§ **Short problem**
Copy the listing below line for line, starting at its first line and ending with the line that has "panel_t = 0.75; // [0.6:0.05:1]" in it. Add nothing.

§ **Supplied information**

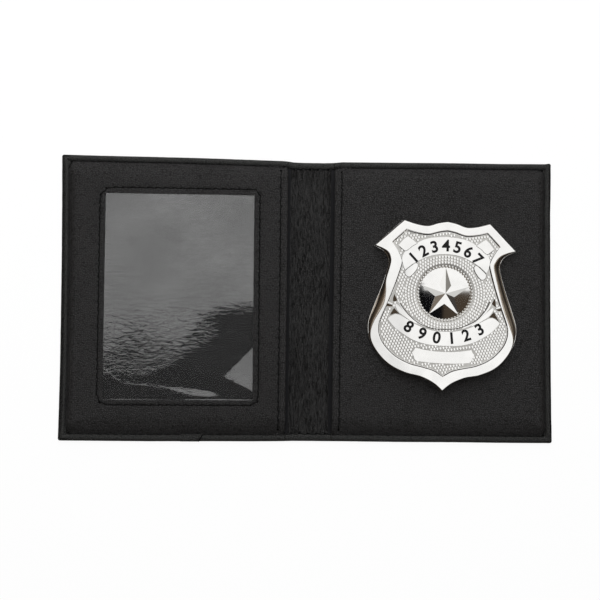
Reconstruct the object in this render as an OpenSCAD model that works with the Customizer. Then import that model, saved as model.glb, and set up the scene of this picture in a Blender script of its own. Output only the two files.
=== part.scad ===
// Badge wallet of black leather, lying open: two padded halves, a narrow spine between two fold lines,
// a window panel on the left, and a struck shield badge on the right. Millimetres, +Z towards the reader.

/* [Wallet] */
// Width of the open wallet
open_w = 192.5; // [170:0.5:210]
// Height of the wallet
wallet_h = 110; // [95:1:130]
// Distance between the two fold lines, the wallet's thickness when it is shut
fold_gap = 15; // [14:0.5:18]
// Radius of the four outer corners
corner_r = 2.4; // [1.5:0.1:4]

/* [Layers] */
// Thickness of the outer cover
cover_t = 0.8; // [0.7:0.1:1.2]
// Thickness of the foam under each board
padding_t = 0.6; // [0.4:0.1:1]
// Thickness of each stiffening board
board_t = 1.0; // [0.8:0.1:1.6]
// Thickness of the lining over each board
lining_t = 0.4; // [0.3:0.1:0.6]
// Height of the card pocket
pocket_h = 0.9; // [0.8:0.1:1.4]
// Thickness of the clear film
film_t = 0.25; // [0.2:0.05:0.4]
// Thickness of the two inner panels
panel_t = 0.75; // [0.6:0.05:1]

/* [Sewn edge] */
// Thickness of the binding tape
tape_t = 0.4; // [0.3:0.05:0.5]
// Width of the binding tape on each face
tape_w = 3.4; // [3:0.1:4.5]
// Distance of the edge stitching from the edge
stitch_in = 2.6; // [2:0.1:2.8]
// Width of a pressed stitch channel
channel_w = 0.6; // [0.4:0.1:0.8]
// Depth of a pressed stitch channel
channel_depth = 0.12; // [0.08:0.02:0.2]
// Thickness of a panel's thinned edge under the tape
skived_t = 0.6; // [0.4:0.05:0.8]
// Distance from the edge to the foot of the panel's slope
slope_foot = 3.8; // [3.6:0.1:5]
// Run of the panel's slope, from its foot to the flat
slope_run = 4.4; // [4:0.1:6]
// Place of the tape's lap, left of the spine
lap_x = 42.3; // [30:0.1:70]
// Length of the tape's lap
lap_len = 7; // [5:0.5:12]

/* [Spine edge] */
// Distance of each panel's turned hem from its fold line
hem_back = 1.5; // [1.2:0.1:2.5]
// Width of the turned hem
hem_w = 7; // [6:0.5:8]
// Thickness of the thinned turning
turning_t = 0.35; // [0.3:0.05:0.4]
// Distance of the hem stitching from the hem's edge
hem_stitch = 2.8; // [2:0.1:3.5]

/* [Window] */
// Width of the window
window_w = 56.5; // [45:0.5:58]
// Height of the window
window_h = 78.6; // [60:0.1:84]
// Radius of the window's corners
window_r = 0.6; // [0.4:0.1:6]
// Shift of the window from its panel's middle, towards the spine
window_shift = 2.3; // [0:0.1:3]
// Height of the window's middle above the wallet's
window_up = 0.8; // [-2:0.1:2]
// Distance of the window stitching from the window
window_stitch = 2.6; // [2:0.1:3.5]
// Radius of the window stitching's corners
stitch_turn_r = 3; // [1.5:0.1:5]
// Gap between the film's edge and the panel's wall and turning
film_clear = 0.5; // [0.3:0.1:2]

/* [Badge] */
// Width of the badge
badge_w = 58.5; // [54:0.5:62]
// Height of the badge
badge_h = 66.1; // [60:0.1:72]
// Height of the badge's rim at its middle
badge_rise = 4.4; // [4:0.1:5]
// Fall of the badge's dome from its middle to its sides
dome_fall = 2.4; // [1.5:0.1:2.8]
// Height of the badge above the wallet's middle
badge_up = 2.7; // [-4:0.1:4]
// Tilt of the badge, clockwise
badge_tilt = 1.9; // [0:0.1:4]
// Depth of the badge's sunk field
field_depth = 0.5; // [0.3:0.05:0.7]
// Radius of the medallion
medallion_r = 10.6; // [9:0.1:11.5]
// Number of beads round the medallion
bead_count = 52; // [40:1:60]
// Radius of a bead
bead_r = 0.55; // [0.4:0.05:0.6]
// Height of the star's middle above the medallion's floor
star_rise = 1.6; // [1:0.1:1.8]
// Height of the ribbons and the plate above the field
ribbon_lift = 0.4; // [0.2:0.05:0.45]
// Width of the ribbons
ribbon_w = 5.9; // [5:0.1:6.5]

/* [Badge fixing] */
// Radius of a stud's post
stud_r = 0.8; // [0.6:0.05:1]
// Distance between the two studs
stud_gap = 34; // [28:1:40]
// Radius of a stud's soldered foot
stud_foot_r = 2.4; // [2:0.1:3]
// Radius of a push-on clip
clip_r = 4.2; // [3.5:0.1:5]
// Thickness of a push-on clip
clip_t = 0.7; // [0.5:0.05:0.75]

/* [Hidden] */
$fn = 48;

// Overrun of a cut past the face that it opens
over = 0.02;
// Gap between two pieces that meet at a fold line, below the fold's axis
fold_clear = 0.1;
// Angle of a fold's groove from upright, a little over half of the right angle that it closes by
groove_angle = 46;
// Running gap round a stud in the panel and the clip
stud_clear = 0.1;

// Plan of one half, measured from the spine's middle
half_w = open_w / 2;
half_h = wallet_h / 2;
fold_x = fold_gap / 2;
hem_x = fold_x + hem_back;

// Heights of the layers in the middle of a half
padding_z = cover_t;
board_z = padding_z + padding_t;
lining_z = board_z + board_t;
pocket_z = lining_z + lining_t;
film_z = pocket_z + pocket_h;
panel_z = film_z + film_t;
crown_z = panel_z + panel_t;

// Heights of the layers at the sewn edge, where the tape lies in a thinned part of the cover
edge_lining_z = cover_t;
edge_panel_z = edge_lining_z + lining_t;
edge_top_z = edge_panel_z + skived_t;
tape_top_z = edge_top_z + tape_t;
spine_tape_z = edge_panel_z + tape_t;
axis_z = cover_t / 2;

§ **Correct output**
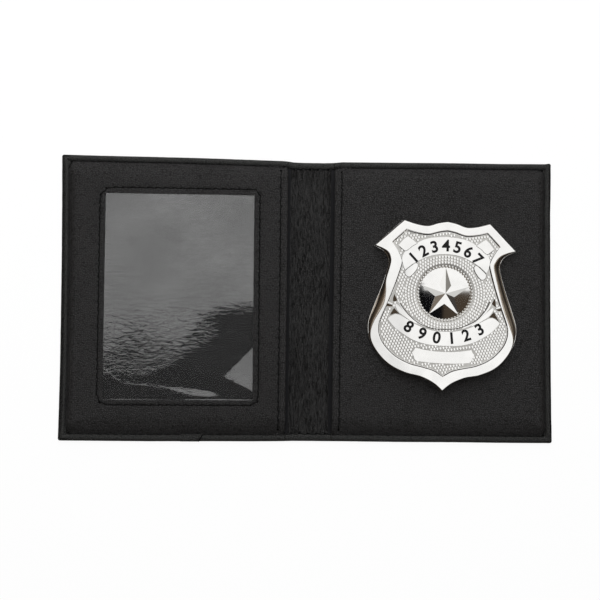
Reconstruct the object in this render as an OpenSCAD model that works with the Customizer. Then import that model, saved as model.glb, and set up the scene of this picture in a Blender script of its own. Output only the two files.
=== part.scad ===
// Badge wallet of black leather, lying open: two padded halves, a narrow spine between two fold lines,
// a window panel on the left, and a struck shield badge on the right. Millimetres, +Z towards the reader.

/* [Wallet] */
// Width of the open wallet
open_w = 192.5; // [170:0.5:210]
// Height of the wallet
wallet_h = 110; // [95:1:130]
// Distance between the two fold lines, the wallet's thickness when it is shut
fold_gap = 15; // [14:0.5:18]
// Radius of the four outer corners
corner_r = 2.4; // [1.5:0.1:4]

/* [Layers] */
// Thickness of the outer cover
cover_t = 0.8; // [0.7:0.1:1.2]
// Thickness of the foam under each board
padding_t = 0.6; // [0.4:0.1:1]
// Thickness of each stiffening board
board_t = 1.0; // [0.8:0.1:1.6]
// Thickness of the lining over each board
lining_t = 0.4; // [0.3:0.1:0.6]
// Height of the card pocket
pocket_h = 0.9; // [0.8:0.1:1.4]
// Thickness of the clear film
film_t = 0.25; // [0.2:0.05:0.4]
// Thickness of the two inner panels
panel_t = 0.75; // [0.6:0.05:1]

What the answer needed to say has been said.